▶ **DATA SECTION**
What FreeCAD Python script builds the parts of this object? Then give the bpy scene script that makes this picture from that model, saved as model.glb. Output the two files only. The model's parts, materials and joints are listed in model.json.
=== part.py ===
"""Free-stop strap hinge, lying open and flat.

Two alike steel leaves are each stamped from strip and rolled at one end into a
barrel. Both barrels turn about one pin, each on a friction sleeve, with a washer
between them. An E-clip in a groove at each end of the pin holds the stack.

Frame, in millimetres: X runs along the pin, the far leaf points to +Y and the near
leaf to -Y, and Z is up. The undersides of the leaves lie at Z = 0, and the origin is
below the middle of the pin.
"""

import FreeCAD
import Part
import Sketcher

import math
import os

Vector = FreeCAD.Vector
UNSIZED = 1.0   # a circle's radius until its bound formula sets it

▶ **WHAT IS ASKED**
Copy all the lines, exactly.

▶ **SOLVED PROBLEM**
What FreeCAD Python script builds the parts of this object? Then give the bpy scene script that makes this picture from that model, saved as model.glb. Output the two files only. The model's parts, materials and joints are listed in model.json.
=== part.py ===
"""Free-stop strap hinge, lying open and flat.

Two alike steel leaves are each stamped from strip and rolled at one end into a
barrel. Both barrels turn about one pin, each on a friction sleeve, with a washer
between them. An E-clip in a groove at each end of the pin holds the stack.

Frame, in millimetres: X runs along the pin, the far leaf points to +Y and the near
leaf to -Y, and Z is up. The undersides of the leaves lie at Z = 0, and the origin is
below the middle of the pin.
"""

import FreeCAD
import Part
import Sketcher

import math
import os

Vector = FreeCAD.Vector
UNSIZED = 1.0   # a circle's radius until its bound formula sets it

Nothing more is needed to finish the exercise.